The theory is that the subconscious mind - especially in the more relaxed "alpha" and "theta" states - is more susceptible to suggestion.
Messages purportedly embedded in heavy-metal songs by Judas Priest and Ozzy Osbourne were blamed for the suicides of young listeners during two highly publicized trials in 1990. The evidence was deemed insufficient, but separately the judge in the Priest case ruled that subliminals are not protected by the First Amendment.
Several grocery-store chains have acknowledged playing "do not steal" subliminals under music to discourage shoplifting, and rumors persist that U.S. troops slipped subliminals in the rock music they blared at Panamanian leader Gen. Manuel Noriega in an attempt to drive him to surrender.
Director William Friedkin has acknowledged inserting subliminal images in his 1973 movie "The Exorcist" and uses them in his upcoming "Jade" to "induce an emotional connection in the audience that they may or may not be aware of."
Only recently have computer software and video games come to be seen as mass media in their own right. But experts who have studied subliminals say there is reason to believe that their natural addictiveness may make them especially potent vehicles for the transmission of subliminals.
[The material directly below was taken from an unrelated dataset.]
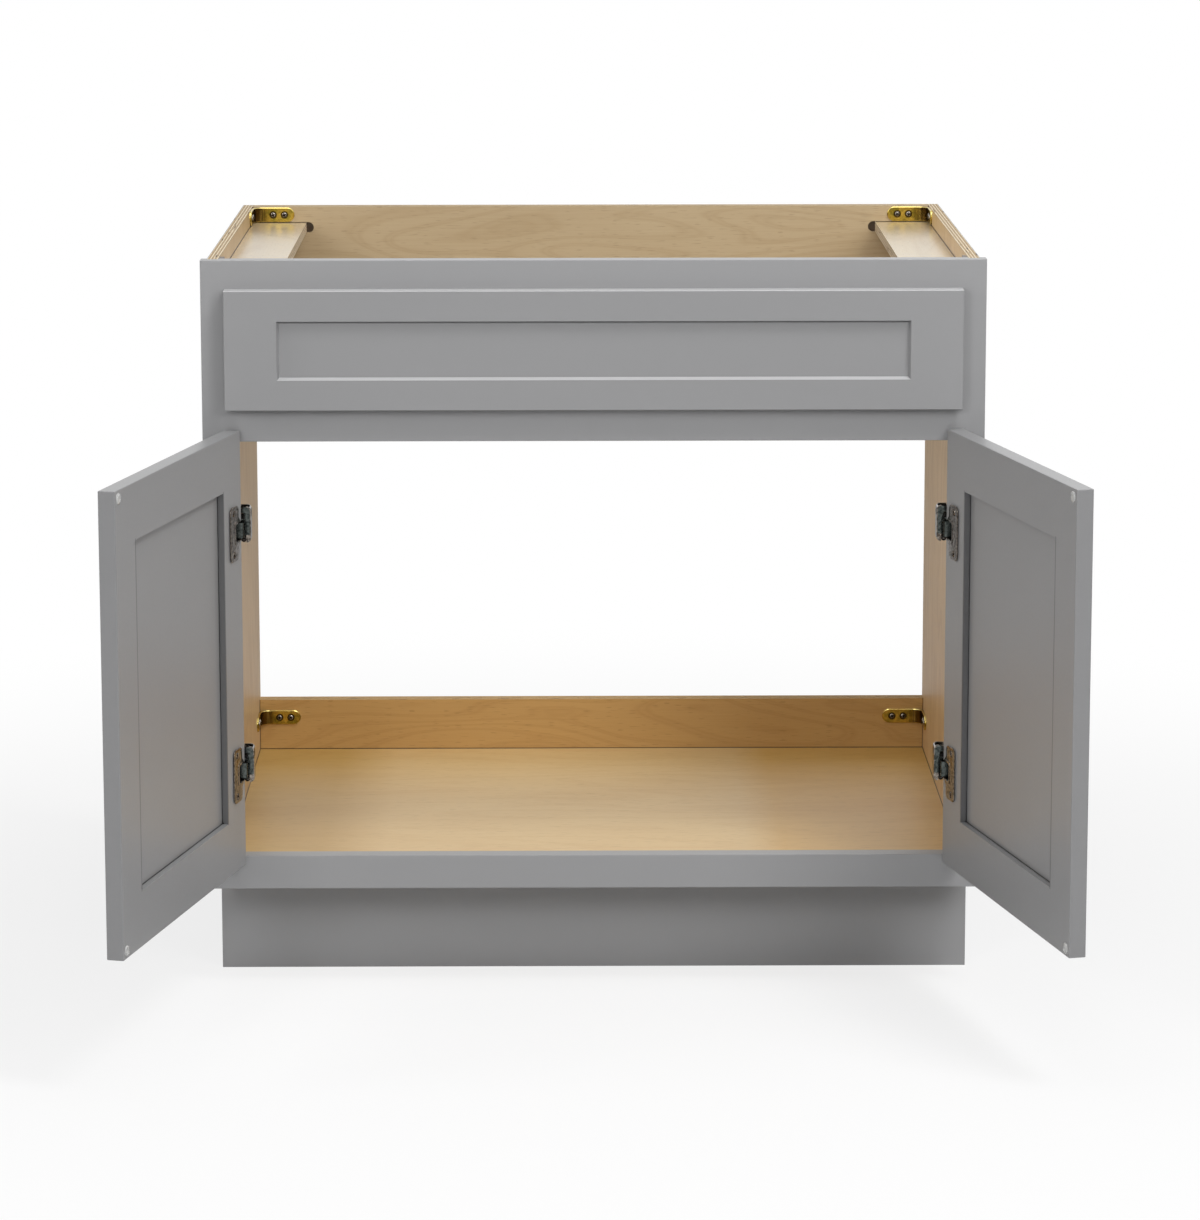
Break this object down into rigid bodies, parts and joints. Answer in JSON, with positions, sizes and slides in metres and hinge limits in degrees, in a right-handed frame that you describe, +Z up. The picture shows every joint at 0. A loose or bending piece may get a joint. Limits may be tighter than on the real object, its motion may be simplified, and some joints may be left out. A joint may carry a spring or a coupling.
{
  "type": "vanity base cabinet",
  "caption": "Floor-standing sink base cabinet: painted face frame, recessed-panel doors on concealed hinges, false drawer front, open top and back, plywood carcass, recessed toe kick.",
  "frame": {"origin": "on the floor, at the middle of the bottom edge of the toe kick board, in the mid plane of its thickness and of the cabinet's width", "axes": "+Z up, +Y from the doors towards the wall behind the cabinet, +X to the right as seen from the front"},
  "size_m": [0.9814, 0.9383, 0.8001],
  "materials": {
    "painted_wood": "satin grey paint on hardwood and fibreboard",
    "birch_plywood": "clear satin varnish on birch plywood, plies bare at the edges",
    "floor_plywood": "clear satin varnish on honey birch veneer",
    "pale_rail_plywood": "clear satin varnish on pale birch veneer",
    "amber_rail_plywood": "clear satin varnish on amber birch veneer",
    "cleat_wood": "bare planed hardwood",
    "zinc_bracket_steel": "yellow zinc plate",
    "zinc_screw_steel": "yellow zinc plate",
    "screw_steel": "bright zinc plate",
    "nickel_hinge_steel": "nickel plate",
    "clip_plastic": "moulded grey nylon",
    "bumper_plastic": "clear soft urethane"
  },
  "bodies": {
    "cabinet": {"cleat_screws": "screw_steel", "corner_bracket_screws": "zinc_screw_steel", "face_frame_bottom_rail": "painted_wood", "face_frame_left_stile": "painted_wood", "face_frame_middle_rail": "painted_wood", "face_frame_right_stile": "painted_wood", "face_frame_top_rail": "painted_wood", "false_front_bottom_rail": "painted_wood", "false_front_cleats": "cleat_wood", "false_front_left_stile": "painted_wood", "false_front_panel": "painted_wood", "false_front_right_stile": "painted_wood", "false_front_top_rail": "painted_wood", "floor_panel": "floor_plywood", "front_clip_screws": "screw_steel", "front_corner_clips": "clip_plastic", "hinge_plate_screws": "screw_steel", "left_lower_hinge_arm": "nickel_hinge_steel", "left_lower_hinge_plate": "nickel_hinge_steel", "left_side_panel": "birch_plywood", "left_top_stretcher": "birch_plywood", "left_upper_hinge_arm": "nickel_hinge_steel", "left_upper_hinge_plate": "nickel_hinge_steel", "lower_back_rail": "amber_rail_plywood", "lower_left_corner_bracket": "zinc_bracket_steel", "lower_right_corner_bracket": "zinc_bracket_steel", "right_lower_hinge_arm": "nickel_hinge_steel", "right_lower_hinge_plate": "nickel_hinge_steel", "right_side_panel": "birch_plywood", "right_top_stretcher": "birch_plywood", "right_upper_hinge_arm": "nickel_hinge_steel", "right_upper_hinge_plate": "nickel_hinge_steel", "toe_kick_board": "painted_wood", "upper_back_rail": "pale_rail_plywood", "upper_left_corner_bracket": "zinc_bracket_steel", "upper_right_corner_bracket": "zinc_bracket_steel"},
    "left_door": {"left_door_bottom_rail": "painted_wood", "left_door_bumpers": "bumper_plastic", "left_door_free_stile": "painted_wood", "left_door_hinge_stile": "painted_wood", "left_door_panel": "painted_wood", "left_door_top_rail": "painted_wood", "left_lower_hinge_cup": "nickel_hinge_steel", "left_upper_hinge_cup": "nickel_hinge_steel", "left_hinge_pins": "screw_steel", "left_hinge_cup_screws": "screw_steel"},
    "right_door": {"right_door_bottom_rail": "painted_wood", "right_door_bumpers": "bumper_plastic", "right_door_free_stile": "painted_wood", "right_door_hinge_stile": "painted_wood", "right_door_panel": "painted_wood", "right_door_top_rail": "painted_wood", "right_lower_hinge_cup": "nickel_hinge_steel", "right_upper_hinge_cup": "nickel_hinge_steel", "right_hinge_pins": "screw_steel", "right_hinge_cup_screws": "screw_steel"}
  },
  "joints": [
    {"name": "left_door_hinge", "type": "hinge", "parent": "cabinet", "child": "left_door", "pos_m": [-0.3873, -0.09655, 0.3794], "axis": [0, 0, 1], "range_deg": [0, 104]},
    {"name": "right_door_hinge", "type": "hinge", "parent": "cabinet", "child": "right_door", "pos_m": [0.3873, -0.09655, 0.3794], "axis": [0, 0, 1], "range_deg": [-104, 0]}
  ]
}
Inspiring addiction is, after all, the key to a good video game, which unlike TV shows and movies must move someone to play again and again.
"The video game rivets attention," says Howard Shevrin, a professor of psychology at the University of Michigan. "The person is attending very intently to the screen and therefore is more susceptible to the registrations of the subliminals."
Shevrin warns that positive subliminal messages can have unintended effects.
"If you think because you put positive messages into a game or a movie or whatever that the effect will be uniformly positive, that's just not true. The effect is unpredictable, because the unconscious mind works in highly idiosyncratic, individual ways. This idea of influencing our moods, our thoughts, our feelings with our subconscious minds is a risky undertaking. You don't fool around with the unconscious."